EXERCISE DIRECTIONS: Lift out all lines below that contain "return".

AVAILABLE DATA:
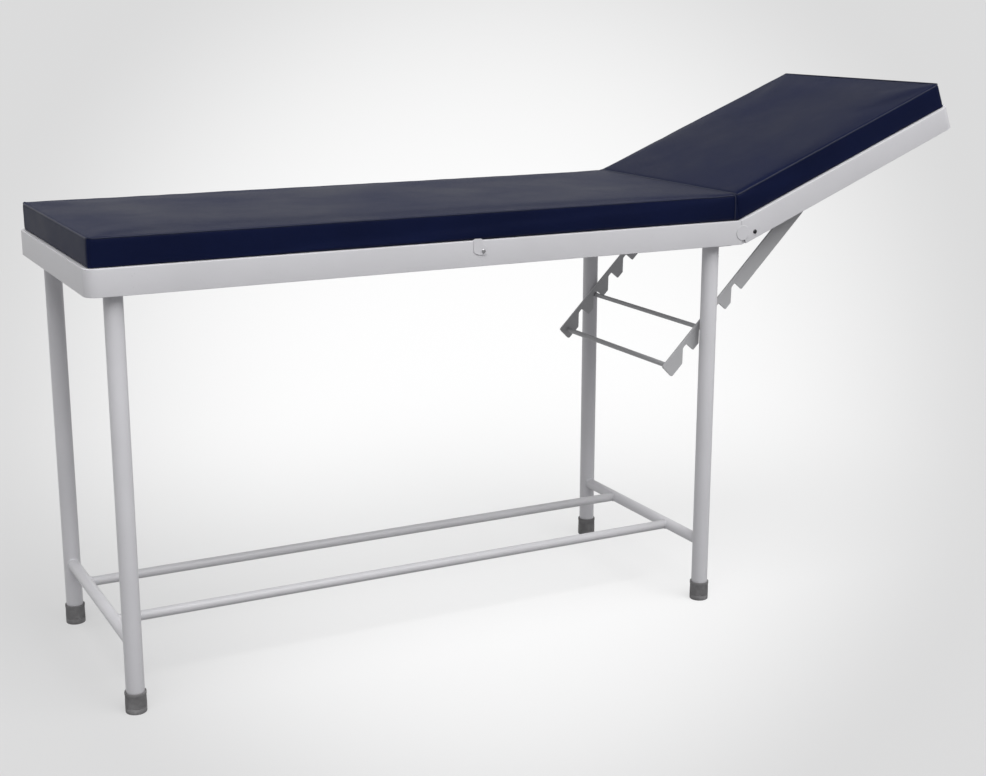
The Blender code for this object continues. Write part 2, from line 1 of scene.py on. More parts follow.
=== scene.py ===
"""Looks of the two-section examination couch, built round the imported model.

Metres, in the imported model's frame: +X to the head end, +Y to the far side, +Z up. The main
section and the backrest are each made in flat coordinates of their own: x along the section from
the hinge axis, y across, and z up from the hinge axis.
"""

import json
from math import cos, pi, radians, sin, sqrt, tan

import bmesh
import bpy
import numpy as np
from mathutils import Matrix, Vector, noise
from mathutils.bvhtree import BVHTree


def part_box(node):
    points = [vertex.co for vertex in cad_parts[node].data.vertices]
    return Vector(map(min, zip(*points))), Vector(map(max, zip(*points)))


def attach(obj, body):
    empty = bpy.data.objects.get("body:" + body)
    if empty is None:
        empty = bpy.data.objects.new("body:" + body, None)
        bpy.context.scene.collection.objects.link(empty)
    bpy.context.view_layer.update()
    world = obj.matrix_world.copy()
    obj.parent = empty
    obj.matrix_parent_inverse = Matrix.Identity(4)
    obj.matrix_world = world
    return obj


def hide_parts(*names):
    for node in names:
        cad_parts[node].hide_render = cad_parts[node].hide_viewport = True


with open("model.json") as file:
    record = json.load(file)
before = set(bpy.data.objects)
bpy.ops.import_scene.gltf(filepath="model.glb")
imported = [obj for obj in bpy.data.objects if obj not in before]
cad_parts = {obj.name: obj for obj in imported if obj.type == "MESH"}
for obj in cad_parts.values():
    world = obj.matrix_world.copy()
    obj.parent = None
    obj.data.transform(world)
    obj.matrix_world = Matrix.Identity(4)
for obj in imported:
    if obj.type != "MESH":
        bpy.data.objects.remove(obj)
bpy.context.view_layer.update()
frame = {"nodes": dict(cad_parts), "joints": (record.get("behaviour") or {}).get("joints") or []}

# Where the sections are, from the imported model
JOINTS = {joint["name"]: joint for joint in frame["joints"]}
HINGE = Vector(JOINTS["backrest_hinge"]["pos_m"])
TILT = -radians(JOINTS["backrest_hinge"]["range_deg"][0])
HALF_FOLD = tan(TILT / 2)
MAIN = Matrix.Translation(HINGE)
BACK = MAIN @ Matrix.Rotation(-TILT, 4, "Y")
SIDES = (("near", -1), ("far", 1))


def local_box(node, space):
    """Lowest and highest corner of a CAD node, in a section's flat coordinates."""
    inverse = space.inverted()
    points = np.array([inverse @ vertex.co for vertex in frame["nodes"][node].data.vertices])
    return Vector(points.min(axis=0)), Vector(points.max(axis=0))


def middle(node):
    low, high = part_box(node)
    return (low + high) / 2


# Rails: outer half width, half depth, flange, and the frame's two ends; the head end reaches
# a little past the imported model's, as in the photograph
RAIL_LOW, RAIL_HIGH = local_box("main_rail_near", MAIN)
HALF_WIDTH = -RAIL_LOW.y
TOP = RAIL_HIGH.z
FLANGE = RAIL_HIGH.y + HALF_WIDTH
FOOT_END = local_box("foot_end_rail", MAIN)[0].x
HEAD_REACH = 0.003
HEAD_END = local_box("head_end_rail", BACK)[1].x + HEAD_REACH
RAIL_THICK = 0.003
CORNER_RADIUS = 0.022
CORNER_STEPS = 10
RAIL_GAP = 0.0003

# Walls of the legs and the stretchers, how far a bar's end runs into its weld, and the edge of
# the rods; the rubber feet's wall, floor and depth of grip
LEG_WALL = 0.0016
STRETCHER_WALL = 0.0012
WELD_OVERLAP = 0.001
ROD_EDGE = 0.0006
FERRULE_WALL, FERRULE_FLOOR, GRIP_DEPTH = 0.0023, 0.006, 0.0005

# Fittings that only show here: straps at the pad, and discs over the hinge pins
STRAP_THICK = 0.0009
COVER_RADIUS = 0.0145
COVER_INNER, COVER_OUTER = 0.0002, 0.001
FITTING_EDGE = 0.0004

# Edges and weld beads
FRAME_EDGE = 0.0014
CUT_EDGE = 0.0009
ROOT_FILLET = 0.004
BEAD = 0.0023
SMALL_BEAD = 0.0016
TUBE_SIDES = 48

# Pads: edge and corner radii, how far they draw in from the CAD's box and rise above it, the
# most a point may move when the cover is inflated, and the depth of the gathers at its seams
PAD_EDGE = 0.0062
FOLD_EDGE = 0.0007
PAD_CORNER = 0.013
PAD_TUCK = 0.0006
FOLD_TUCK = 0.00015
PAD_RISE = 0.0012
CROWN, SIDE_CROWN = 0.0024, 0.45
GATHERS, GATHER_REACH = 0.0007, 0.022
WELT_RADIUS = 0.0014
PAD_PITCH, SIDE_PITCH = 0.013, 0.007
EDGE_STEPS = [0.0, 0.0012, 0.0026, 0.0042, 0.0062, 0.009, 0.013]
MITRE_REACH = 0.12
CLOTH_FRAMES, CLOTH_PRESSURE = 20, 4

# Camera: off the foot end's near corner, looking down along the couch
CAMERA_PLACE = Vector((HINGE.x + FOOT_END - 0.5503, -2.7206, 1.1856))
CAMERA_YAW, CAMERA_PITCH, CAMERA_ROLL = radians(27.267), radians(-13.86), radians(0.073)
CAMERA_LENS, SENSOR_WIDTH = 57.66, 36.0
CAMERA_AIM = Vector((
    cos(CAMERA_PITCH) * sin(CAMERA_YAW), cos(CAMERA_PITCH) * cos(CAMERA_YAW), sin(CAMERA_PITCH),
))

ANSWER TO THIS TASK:
    return Vector(map(min, zip(*points))), Vector(map(max, zip(*points)))
    return obj
    return Vector(points.min(axis=0)), Vector(points.max(axis=0))
    return (low + high) / 2